Go through the listing and write out all of it exactly.
○ ○ ○
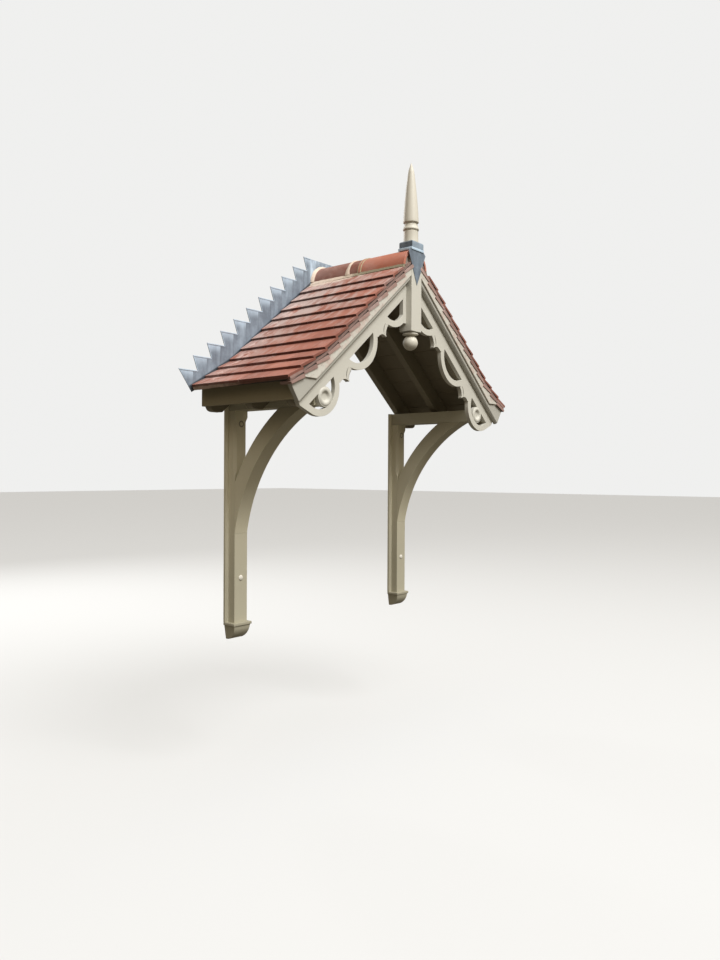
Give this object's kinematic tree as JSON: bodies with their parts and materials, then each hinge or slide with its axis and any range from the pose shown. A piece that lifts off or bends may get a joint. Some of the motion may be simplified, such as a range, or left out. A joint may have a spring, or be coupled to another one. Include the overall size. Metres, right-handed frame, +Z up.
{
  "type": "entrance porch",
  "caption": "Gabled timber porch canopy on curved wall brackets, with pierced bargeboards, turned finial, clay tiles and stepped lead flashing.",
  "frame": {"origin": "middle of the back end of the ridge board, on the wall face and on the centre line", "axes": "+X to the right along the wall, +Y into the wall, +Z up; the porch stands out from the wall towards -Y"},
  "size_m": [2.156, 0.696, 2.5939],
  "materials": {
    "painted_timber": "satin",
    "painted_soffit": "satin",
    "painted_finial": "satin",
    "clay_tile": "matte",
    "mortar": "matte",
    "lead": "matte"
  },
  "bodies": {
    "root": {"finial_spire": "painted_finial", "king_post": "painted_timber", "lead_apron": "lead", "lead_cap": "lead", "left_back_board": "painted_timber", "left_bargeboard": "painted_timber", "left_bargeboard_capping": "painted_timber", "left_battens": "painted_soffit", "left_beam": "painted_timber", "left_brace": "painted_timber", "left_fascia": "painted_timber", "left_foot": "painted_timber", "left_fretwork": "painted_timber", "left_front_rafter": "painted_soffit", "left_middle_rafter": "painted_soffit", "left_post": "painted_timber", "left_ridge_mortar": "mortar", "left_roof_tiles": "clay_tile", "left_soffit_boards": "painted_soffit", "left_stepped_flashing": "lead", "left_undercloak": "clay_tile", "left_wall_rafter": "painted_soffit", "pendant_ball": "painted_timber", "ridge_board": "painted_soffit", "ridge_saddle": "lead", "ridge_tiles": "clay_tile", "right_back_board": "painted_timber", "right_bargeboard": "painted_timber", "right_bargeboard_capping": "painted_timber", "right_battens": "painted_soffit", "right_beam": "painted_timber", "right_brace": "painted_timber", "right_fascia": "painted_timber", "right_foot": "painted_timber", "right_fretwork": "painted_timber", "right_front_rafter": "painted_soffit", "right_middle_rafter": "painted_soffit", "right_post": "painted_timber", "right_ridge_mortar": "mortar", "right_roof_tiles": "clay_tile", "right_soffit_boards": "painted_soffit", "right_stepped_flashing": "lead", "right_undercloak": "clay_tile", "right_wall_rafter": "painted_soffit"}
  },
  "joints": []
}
○ ○ ○
**Task solution:**
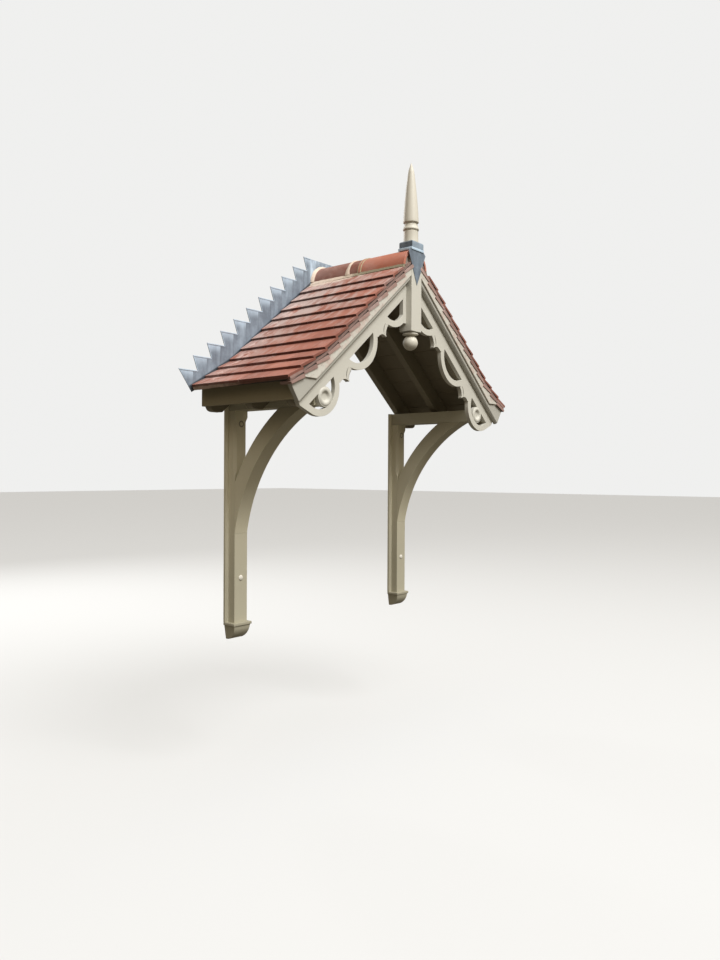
Give this object's kinematic tree as JSON: bodies with their parts and materials, then each hinge or slide with its axis and any range from the pose shown. A piece that lifts off or bends may get a joint. Some of the motion may be simplified, such as a range, or left out. A joint may have a spring, or be coupled to another one. Include the overall size. Metres, right-handed frame, +Z up.
{
  "type": "entrance porch",
  "caption": "Gabled timber porch canopy on curved wall brackets, with pierced bargeboards, turned finial, clay tiles and stepped lead flashing.",
  "frame": {"origin": "middle of the back end of the ridge board, on the wall face and on the centre line", "axes": "+X to the right along the wall, +Y into the wall, +Z up; the porch stands out from the wall towards -Y"},
  "size_m": [2.156, 0.696, 2.5939],
  "materials": {
    "painted_timber": "satin",
    "painted_soffit": "satin",
    "painted_finial": "satin",
    "clay_tile": "matte",
    "mortar": "matte",
    "lead": "matte"
  },
  "bodies": {
    "root": {"finial_spire": "painted_finial", "king_post": "painted_timber", "lead_apron": "lead", "lead_cap": "lead", "left_back_board": "painted_timber", "left_bargeboard": "painted_timber", "left_bargeboard_capping": "painted_timber", "left_battens": "painted_soffit", "left_beam": "painted_timber", "left_brace": "painted_timber", "left_fascia": "painted_timber", "left_foot": "painted_timber", "left_fretwork": "painted_timber", "left_front_rafter": "painted_soffit", "left_middle_rafter": "painted_soffit", "left_post": "painted_timber", "left_ridge_mortar": "mortar", "left_roof_tiles": "clay_tile", "left_soffit_boards": "painted_soffit", "left_stepped_flashing": "lead", "left_undercloak": "clay_tile", "left_wall_rafter": "painted_soffit", "pendant_ball": "painted_timber", "ridge_board": "painted_soffit", "ridge_saddle": "lead", "ridge_tiles": "clay_tile", "right_back_board": "painted_timber", "right_bargeboard": "painted_timber", "right_bargeboard_capping": "painted_timber", "right_battens": "painted_soffit", "right_beam": "painted_timber", "right_brace": "painted_timber", "right_fascia": "painted_timber", "right_foot": "painted_timber", "right_fretwork": "painted_timber", "right_front_rafter": "painted_soffit", "right_middle_rafter": "painted_soffit", "right_post": "painted_timber", "right_ridge_mortar": "mortar", "right_roof_tiles": "clay_tile", "right_soffit_boards": "painted_soffit", "right_stepped_flashing": "lead", "right_undercloak": "clay_tile", "right_wall_rafter": "painted_soffit"}
  },
  "joints": []
}